About 3pm is when the heavens open, but in the 14 to 16-knot southerly wind that preceded the postponement, John Merricks and Ian Walker crushed the men's 470 fleet with a winning margin of 1min 44sec. They revelled in the big swell and gusty conditions, producing the sort of performance that has so often left their opponents bruised and bewildered. It served notice that their 15th placing in the opening race was not a true indication of their ability.

Their start was "a good one", said Merricks. "We had rocket-ship speed." They smoked their way up the first beat to lead at the top mark and were never headed.

In the single-handed Laser, the 19-year old Ben Ainslie scored a second and then won the harder second race sailed in the midst of the storm. So he is counting a first, two seconds, a fourth and a seventh of the six races sailed, which puts him firmly in the silver slot. He is just one point behind the leader, Brazil's Robert Scheidt, who capsized while leading the second race but recovered to finish third. Ainslie has a seven- point cushion over Germany's Stefan Warkalla.

Shirley Robertson, is having a gritty regatta.

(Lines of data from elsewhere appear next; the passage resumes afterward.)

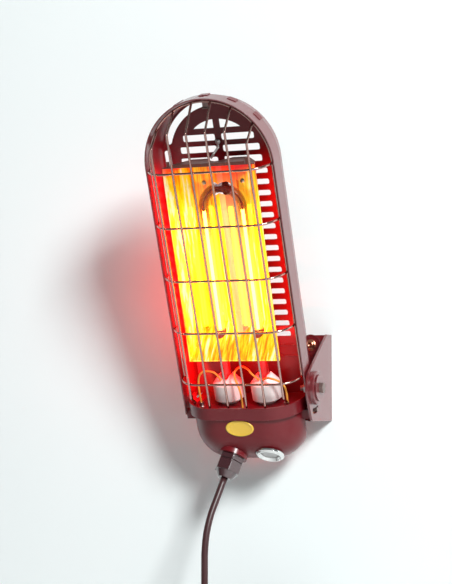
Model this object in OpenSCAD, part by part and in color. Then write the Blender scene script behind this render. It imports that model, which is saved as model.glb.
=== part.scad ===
// Wall-mounted infrared patio heater: an arched sheet-metal housing with a chrome wire guard,
// a polished W reflector and a U-shaped quartz lamp, tilting on a one-sided wall bracket.
// Millimetres. +X right, +Y into the wall, +Z up. The origin is the middle of the wall
// plate's back face. The heater is drawn upright about its pivot and then tilted.

/* [Pose] */
// Forward tilt of the heater in degrees
tilt = 23; // [10:1:26]

/* [Housing] */
// Outer width of the housing
body_w = 140; // [132:1:150]
// Height of the arch centre above the pivot
arch_h = 246; // [236:1:260]
// Depth of the straight band from front to rear
band_d = 19.5; // [16:0.5:24]
// Distance of the band's front edge ahead of the pivot
band_front = 13; // [11:0.5:14]
// Depth of the dished rear panel behind the band
pan_d = 17.7; // [14:0.1:20]
// How far the rear panel draws in on each side
pan_draw = 5; // [3:0.5:7]
// Sheet thickness of band and panel
sheet = 1.2; // [1:0.1:1.6]
// How far the band reaches below the pivot
band_drop = 25; // [24:1:30]

/* [Vents] */
// Number of vent rows below the arch
vent_rows = 16; // [8:1:16]
// Spacing of the vent rows
vent_pitch = 11.85; // [10:0.05:12]
// Height of one vent slot
vent_h = 5.6; // [4:0.1:6.4]
// Half length of a vent row
vent_half = 48.4; // [40:0.1:52]
// Half width of the spine between the slots
spine_half = 3.5; // [2.5:0.1:6]
// Radial width of the rim slots
rim_slot = 7; // [4:0.5:8]

/* [Reflector] */
// Lean of lamp and reflector against the housing, in degrees
lamp_lean = 2.3; // [0:0.1:2.5]
// Half width of the reflector at its front lips
refl_half = 49.5; // [46:0.5:55]
// Distance of the front lips ahead of the lamp
refl_front = 25; // [20:0.5:26]
// Distance of the trough floor behind the lamp
refl_back = 10; // [8.5:0.5:10]
// Height of the reflector's top above the pivot
refl_top = 246; // [232:1:248]
// Height of the bottom flap's front edge above the pivot
refl_low = 41; // [36:1:44]
// Sheet thickness of the reflector
refl_t = 1; // [0.8:0.1:1.2]

/* [Lamp] */
// Distance between the two legs of the lamp
leg_gap = 42.6; // [39:0.1:46]
// Outer diameter of the quartz tube
tube_d = 10.5; // [9:0.5:11.5]
// Wall thickness of the quartz tube
tube_wall = 1; // [0.8:0.1:1.2]
// Diameter of the glowing coil
coil_d = 3.4; // [2:0.1:5]
// Height of the bend's centre above the pivot
bend_h = 197; // [190:1:205]
// Diameter of a ceramic lamp holder
holder_d = 31.5; // [28:0.5:36]
// Height of a ceramic lamp holder
holder_h = 27; // [22:0.5:28]

/* [Guard] */
// Diameter of the guard wire
wire_d = 2.4; // [2:0.1:3]
// Distance of the hoops' front ahead of the pivot
guard_front = 32.5; // [31:0.5:33]
// Inset of the guard's side wires from the housing's outside
guard_inset = 4; // [3.8:0.1:6]
// Height of the lowest hoop above the pivot
hoop_low = 17; // [14:1:20]
// Spacing of the hoops
hoop_pitch = 57; // [54:0.5:58]
// Number of hoops
hoops = 5; // [4:1:5]
// Spacing of the upright wires
upright_pitch = 20.6; // [19:0.1:21]

/* [Base] */
// Half width of the base cup
cup_half = 62.2; // [61:0.1:62.2]
// Half width of the collar's inside
collar_half = 62.3; // [61.2:0.1:62.6]
// Distance of the cup's rear wall behind the pivot
cup_rear = 9; // [8:0.5:20]
// Radius of the cup's rear corners
cup_corner = 20; // [14:1:24]
// Rounding radius of the base cup
cup_r = 40; // [36:0.5:41]
// Distance of the cup's front ahead of the pivot
cup_front = 37.2; // [36.8:0.1:38]
// Distance of the cup's rim below the pivot
cup_top = 16; // [15.5:0.5:17]
// Height of the cup's straight wall
cup_wall = 22; // [18:0.5:24]
// Wall thickness of the base cup
cup_t = 2; // [1.5:0.1:2.5]
// Thickness of the collar
collar_t = 2.1; // [1.6:0.1:2.4]
// Height of the collar
collar_h = 13.5; // [12:0.5:14]
// Thickness of the lamp shelf
shelf_t = 1.5; // [1.2:0.1:2]

/* [Gland and switch] */
// Width across the flats of the cable gland
gland_af = 24; // [22:0.5:25]
// Length of the gland's cap nut
gland_nut_h = 12; // [11.8:0.1:14]
// Outer diameter of the cable
cord_d = 7.2; // [7:0.1:7.4]
// Outer diameter of the switch ring
switch_d = 30; // [27:0.5:31]
// Diameter of the hole for the switch
switch_hole = 22; // [20:0.5:23]
// Travel of the switch button
switch_travel = 2; // [1.5:0.1:2.5]

/* [Bracket] */
// Width of the wall plate
plate_w = 110; // [104:1:120]
// Height of the wall plate
plate_h = 92; // [90:1:100]
// Thickness of the bracket's steel
plate_t = 2.5; // [2:0.1:3]
// Distance of the pivot from the wall
pivot_y = 60; // [58:0.5:64]
// Distance of the pivot below the plate's middle
pivot_z = 11.25; // [10:0.25:12]
// Gap between the ear and the housing
ear_gap = 1.5; // [1:0.1:2]
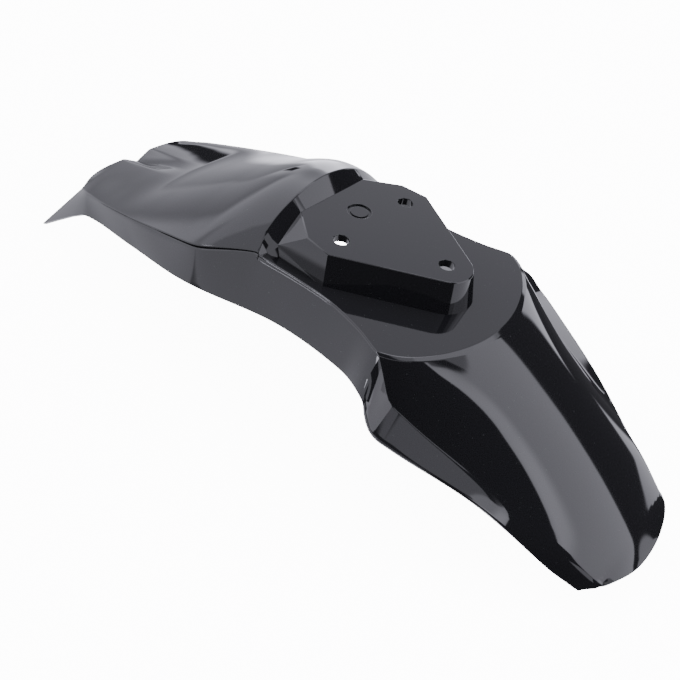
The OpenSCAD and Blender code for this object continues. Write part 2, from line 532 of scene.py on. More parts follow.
    def top(self, row: Row, v: np.ndarray, bare: bool = False) -> np.ndarray:
        """Points of one row across the top.

        Args:
            row: the row.
            v: shares of the half width, -1 to 1.
            bare: leaves out the lip's slope, as on the inner side.

        Returns:
            Rows of x, y and z.
        """
        z, a = self.size, np.abs(v)
        if row.zone is Zone.DECK:
            x = mix(z.aft(1) + 6 * a**4, z.aft(0) + 3.5 * a**6, row.s)
            y = v * along(self.crease_y, x)
            f = np.full_like(v, 1 - row.s)
            h = mix(along(self.spine_z, x), along(self.crease_z, x), self.deck_drop(f, a))
            return np.stack([x, y, h - self.groove(f, y)], -1)
        if row.zone is Zone.FLAT:
            back, foot = z.aft(0) + 3.2 + 1.1 * a**6, np.full_like(a, z.deck_z)
            if not bare:
                back, foot = self.lip_foot(a)
            x = mix(back, self.deck_edge_x(v), row.s)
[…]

The Europe class also completed two races, and she posted a sixth and a third to keep her tied with Courtney Becker-Dey, of the United States, who also capsized yesterday, in the bronze position, but behind the runaway favourite, Kristine Roug of Denmark, and the Netherland's Margriet Matthijsse.

The rough conditions suited the British as Glyn Charles and George Skuodas put in their best performance so far, fourth in the Star, where Brazil's Torben Grael finally broke Colin Beashel's run of three successive wins.